You are viewing a plain text version of this content. The canonical link for it is here.
Posted to user@nutch.apache.org by devang pandey <de...@gmail.com> on 2013/07/11 07:59:44 UTC

questions regarding nutch url normalizer

Hello , I am working on nutch 1.2 to crawl a site . Now few urls are like
www.example/(sndjnc22e3r3r))/abc.com.

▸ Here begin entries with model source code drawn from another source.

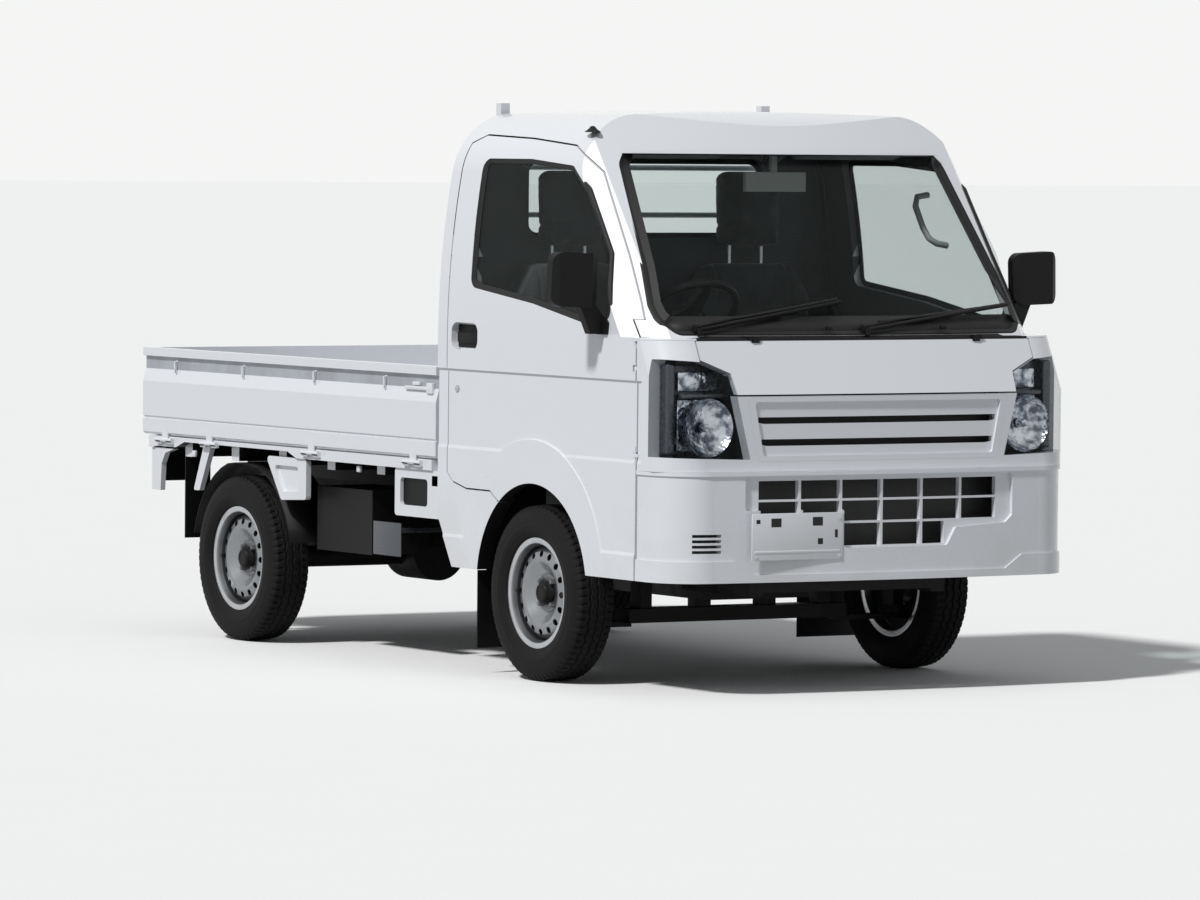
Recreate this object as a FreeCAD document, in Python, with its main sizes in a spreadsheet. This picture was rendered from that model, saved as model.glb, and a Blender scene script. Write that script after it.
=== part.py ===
import FreeCAD, Part
import math
import os
import re
import Sketcher
from FreeCAD import Placement, Rotation, Vector

# A small cab-over truck with a drop-side bed. Millimetres; +Z is up, the front faces -Y and the
# driver sits at -X. The origin lies on the ground at the middle of the truck's outer box.
doc = FreeCAD.newDocument("small_truck")
sheet = doc.addObject("Spreadsheet::Sheet", "Sizes")

SIZES = """
body_half 737.5
length_half 1697.5
front_axle -846
rear_axle 1059
front_track_half 652.5
rear_track_half 645
tyre_radius 271
tyre_wide 145
kingpin_half 600

hull_low 300
cab_back -285
belt_high 1029
tumble_half 689
tumble_high 1560
tumble_radius 2931
roof_half 470
roof_high 1740
roof_corner_radius 225
roof_crown_radius 11000
bow_front -1165
bow_low 1645
bow_back -945
bow_high 1751
bow_radius 283
screen_front -1575
screen_low 1072
screen_slope 0.755
screen_radius 2500
pillar_reach 200
screen_front_half 640
pillar_slope 1.3
nose_front_half 600
nose_side_front -1652
nose_crown_radius 9010
nose_corner_back -1510
nose_corner_radius 140
nose_spread 6
lid_low 906
lid_slope 0.488
lid_pivot -1588

door_thick 37.5
door_gap 5
hinge_gap 8
pillar_bend 1125
flange_deep 45
flange_thick 8
flange_reach 16
door_front -1452
door_back -345
door_low 345
arch_radius 325
arch_middle -858
arch_high 283
belt_step 943
step_deep 6.5
swage_step 696
swage_deep 3.5
sill_step 418
flare_middle -856
flare_high 326
flare_radius 415
glass_inset 10
glass_thick 5
seal_gap 0.3
front_panel_back -1460
panel_thick 40
panel_low 676
lid_thick 25
lamp_deep 90
lamp_back -1527
grille_thick 24
bumper_low 345
bumper_top 675.7
bumper_thick 35
bumper_set_back 6
bumper_front_half 587.5
bumper_side_front -1670
bumper_crown_radius 6400
bumper_corner_back -1520
bumper_corner_radius 150

gate_outer 727
gate_thick 35
gate_low 656
gate_top 945
gate_front -258
gate_back 1683
gate_pivot_half 730.5
gate_pivot_high 640
knuckle_radius 7
pin_radius 3
pin_clear 0.3
tail_outer 1687
tail_pivot 1690.5
deck_top 655
deck_thick 15
deck_front -226
deck_back 1648
rail_half 722
rail_low 612

frame_half 330
frame_wide 50
frame_low 430
frame_deep 100
frame_front -1500
frame_back 1600
rail_wide 34
bracket_face -715
bracket_thick 18
bracket_web 12
head_front -262
guard_half 486
guard_top 1770
hinge_half 55
knuckle_long 35
gate_knuckle_half 19.5

seat_middle 330
seat_deck_low 640
steer_back -1080
steer_high 1120
steer_radius 166
shaft_radius 16
strut_foot_half 622
strut_foot_high 175
strut_head_half 525
strut_head_high 640
rim_hole_radius 10
"""

rows = [line.split() for line in SIZES.splitlines() if line]
for row, (name, number) in enumerate(rows, 1):
    sheet.set(f"A{row}", name)
    sheet.set(f"B{row}", number)
    sheet.setAlias(f"B{row}", name)
doc.recompute()
ALIASES = {name for name, number in rows}


def sized(rule):
    """Write an expression over the sheet's aliases, from their bare names."""
    return re.sub(r"[a-z_]+", lambda word: "Sizes." + word.group()
                  if word.group() in ALIASES else word.group(), str(rule))


def worth(rule):
    return float(sheet.evalExpression(sized(rule)))


def bind(item, **rules):
    for path, rule in rules.items():
        item.setExpression(path.replace("_", "."), sized(rule))
    return item


def place(item, x=0, y=0, z=0, turn=None):
    if turn:
        item.Placement = Placement(Vector(), turn)
    for axis, rule in zip("xyz", (x, y, z)):
        item.setExpression(f"Placement.Base.{axis}", sized(rule))
    return item


def block(name, x, y, z):
    """A box between two places along each axis."""
    item = doc.addObject("Part::Box", name)
    bind(item, Length=f"{x[1]} - ({x[0]})", Width=f"{y[1]} - ({y[0]})", Height=f"{z[1]} - ({z[0]})")
    return place(item, x[0], y[0], z[0])


TURNS = {"X": Rotation(Vector(0, 1, 0), 90), "Y": Rotation(Vector(1, 0, 0), -90), "Z": Rotation()}


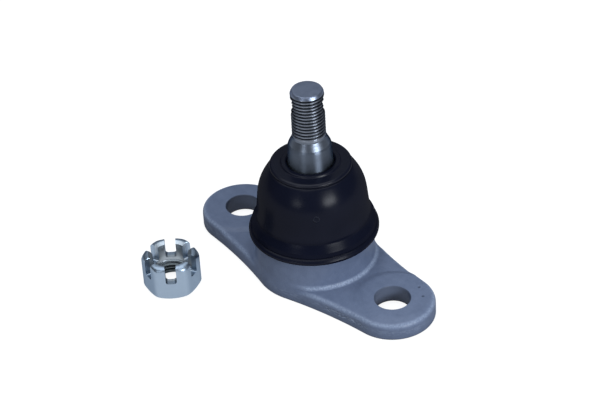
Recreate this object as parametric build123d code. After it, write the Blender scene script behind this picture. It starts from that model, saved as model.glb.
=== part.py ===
# Suspension ball joint with a two-bolt flange, in millimetres.
#
# The row frame: the origin lies on the ball's axis in the flange's bottom face, +Z runs up the
# stud, and +X runs along the two bolt holes. The stud stands in its middle position. The castle
# nut, which is delivered loose, stands on the plane of the flange's bottom face.
#
# The dust boot is one rubber moulding on the real joint. It is cut here into three zones,
# because its bead stays with the housing, its collar goes with the stud, and its wall bends.

from math import cos, hypot, radians, sin, sqrt
import os

from build123d import *

# Flange: two bolt lugs and a round middle that carries the boss.
BOLT_SPACING = 92.0
BOLT_HOLE_D = 15.0
LUG_RADIUS = 17.75
LUG_THICKNESS = 8.0
PAD_MARGIN = 1.35
PAD_HEIGHT = 0.8
PAD_SLOPE = 1.3
WAIST_RADIUS = 200.0
FLANGE_MARGIN = 0.5
FLANGE_EDGE_RADIUS = 1.8
FLANGE_BOTTOM_RADIUS = 0.8

# Ball and its bearing, stacked from the crimped lip at the bottom upwards.
BALL_RADIUS = 14.0
BALL_CLEARANCE = 0.05
FIT_CLEARANCE = 0.1
CRIMP_THICKNESS = 1.2
CRIMP_OVERLAP = 1.6
COVER_THICKNESS = 3.0
COVER_STEP = 2.4
COVER_DISH_RADIUS = 11.0
COVER_DISH_DEPTH = 0.9
SPRING_HEIGHT = 1.7
SPRING_THICKNESS = 1.1
SPRING_CLEARANCE = 1.1
SPRING_WIDTH = 7.5
SEAT_FLOOR = 1.6
SEAT_WALL = 2.45
SEAT_SPLIT = 0.6
SEAT_EDGE_ANGLE = 63.5
SEAT_TOP = 7.6
SEAT_MOUTH_FLARE = 1.2
SEAT_CHAMFER = 2.0
GREASE_HOLE_RADIUS = 4.0
GREASE_GROOVES = 4
GREASE_GROOVE_WIDTH = 1.6
GREASE_GROOVE_DEPTH = 0.7

# Boss: the forged cup round the bearing, with a spigot for the boot on top.
SPIGOT_WALL = 4.4
SPIGOT_HEIGHT = 12.0
SPIGOT_CHAMFER = 1.2
BOSS_STEP = 4.4
BOSS_DRAFT = 0.6
BOSS_FOOT_RADIUS = 2.5
BOSS_FADE = 0.6
LIP_THICKNESS = 3.4
LIP_OVERLAP = 2.9
MOUTH_FLARE = 1.7

# Ball stud. Its neck starts at the ball, and its other heights are counted from the ball's centre.
NECK_RADIUS = 7.6
NECK_FILLET = 3.0
NECK_REACH = 6.5
SHANK_FLARE = 4.5
FLARE_ROUNDING = 3.0
SHANK_TAPER = 0.05
SHOULDER_START = 42.1
SHOULDER_RADIUS = 9.0
SHOULDER_SLOPE = 3.6
SHOULDER_ROUNDING = 0.8
THREAD_RADIUS = 7.0
STUD_REACH = 68.0
STUD_END_RADIUS = 1.6
PIN_HOLE_D = 3.6
PIN_HOLE_SINK_D = 6.8
PIN_HOLE_BELOW_END = 6.5
PIN_HOLE_ANGLE = 49.0

# Dust boot and the two steel rings that hold it. Its heights are counted from the boss's top.
BASE_RING_WALL = 1.2
BASE_RING_HEIGHT = 6.0
BASE_RING_FOOT = 2.0
BEAD_WALL = 2.7
BEAD_HEIGHT = 3.2
BEAD_STEP = 0.9
BEAD_SHOULDER_STEP = 1.7
BEAD_SHOULDER_RISE = 2.4
BEAD_ROUNDING = 1.0
BOOT_WALL = 2.2
BOOT_SKIRT_STEP = 2.5
BOOT_SKIRT_RISE = 7.5
BOOT_WAIST_STEP = 1.3
BOOT_WAIST_RISE = 13.5
BOOT_BELLY_STEP = 1.85
BOOT_BELLY_RISE = 19.5
BOOT_CHEEK_STEP = 3.5
BOOT_CHEEK_RISE = 25.5
BOOT_CROWN_STEP = 0.7
BOOT_CROWN_RISE = 31.5
COLLAR_RISE = 33.8
COLLAR_DEPTH = 4.6
COLLAR_LINING = 2.6
COLLAR_COVER = 3.6
COLLAR_CREASE = 0.3
COLLAR_BEVEL = 0.8
COLLAR_SKIRT = 0.6
LIP_STEP = 5.0
LIP_RISE = 0.7
LIP_SLOPE = 1.0
NECK_RING_WALL = 1.2
NECK_RING_HEIGHT = 2.6

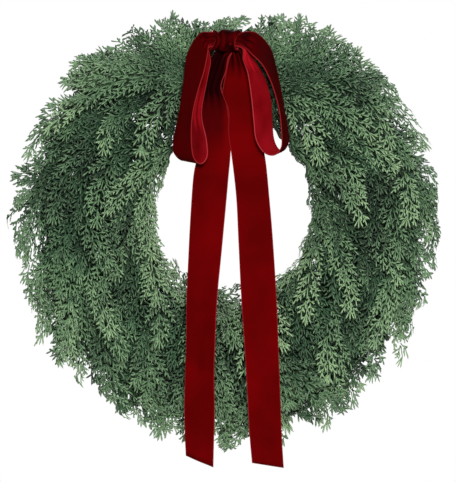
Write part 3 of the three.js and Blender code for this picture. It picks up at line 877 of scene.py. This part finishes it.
def attribute(tree, name):
    """A value that float_attribute gave the piece."""
    return node(tree, "ShaderNodeAttribute", attribute_name=name).outputs["Fac"]


def noise(tree, place, scale, detail):
    made = node(tree, "ShaderNodeTexNoise", {"Vector": place, "Scale": scale, "Detail": detail})
    return made.outputs["Fac"]


def calculated(tree, operation, *values):
    """The result of an operation on values or outputs."""
    return node(tree, "ShaderNodeMath", dict(enumerate(values)), operation=operation).outputs[0]


def share_between(tree, value, start, end):
    """From 0 at a start to 1 at an end."""
    made = node(tree, "ShaderNodeMapRange", {"Value": value, "From Min": start, "From Max": end})
    return made.outputs["Result"]


def mixed(tree, share, first, second):
    """A colour that goes from one to another as the share does from 0 to 1."""
    return node(tree, "ShaderNodeMix", {0: share, 6: first, 7: second}, data_type="RGBA").outputs[2]


def ramp(tree, factor, stops):
    """A colour that goes through stops, each a position and a colour."""
    made = node(tree, "ShaderNodeValToRGB", {"Fac": factor})
    elements = made.color_ramp.elements
    while len(elements) < len(stops):
        elements.new(0.5)
    for element, (position, value) in zip(elements, stops):
        element.position = position
        element.color = value
    return made.outputs["Color"]


def bump(tree, height, strength, distance):
    made = node(tree, "ShaderNodeBump", {"Height": height, "Strength": strength, "Distance": distance})
    return made.outputs["Normal"]


# Effects that several materials share, as groups
def new_group(name, inputs, outputs):
    """A group of nodes, its inputs, and the node that its outputs are filled in on."""
    group = bpy.data.node_groups.new(name, "ShaderNodeTree")
    for title, kind in inputs.items():
        group.interface.new_socket(title, in_out="INPUT", socket_type="NodeSocket" + kind)
    for title, kind in outputs.items():
        group.interface.new_socket(title, in_out="OUTPUT", socket_type="NodeSocket" + kind)
    return group, node(group, "NodeGroupInput").outputs, node(group, "NodeGroupOutput")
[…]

I want to strip out this part inside
brackets to normalize my urls . For this I wrote a regex in my regex
normalizer and substituted it . Now I am crawling again but still not able
to get proper results.

Please guide me in solving this issue

Re: questions regarding nutch url normalizer

Posted by Sebastian Nagel <wa...@googlemail.com>.
I would strongly recommend to test the normalizer(s) before crawling.
There are two handy tools, to see what you get after normalization:

echo "http://www.example/(sndjnc22e3r3r))/abc.com" \
  | $NUTCH_HOME/bin/nutch org.apache.nutch.net.URLNormalizerChecker

$NUTCH_HOME/bin/nutch plugin urlnormalizer-regex \
  org.apache.nutch.net.urlnormalizer.regex.RegexURLNormalizer <url>

And yes, you can combine this with the URL filter checker:

cat urls.txt \
  | $NUTCH_HOME/bin/nutch org.apache.nutch.net.URLNormalizerChecker \
  | $NUTCH_HOME/bin/nutch org.apache.nutch.net.URLFilterChecker -allCombined

On 07/11/2013 07:59 AM, devang pandey wrote:
> Hello , I am working on nutch 1.2 to crawl a site . Now few urls are like
> www.example/(sndjnc22e3r3r))/abc.com. I want to strip out this part inside
> brackets to normalize my urls . For this I wrote a regex in my regex
> normalizer and substituted it . Now I am crawling again but still not able
> to get proper results.
> 
> Please guide me in solving this issue
>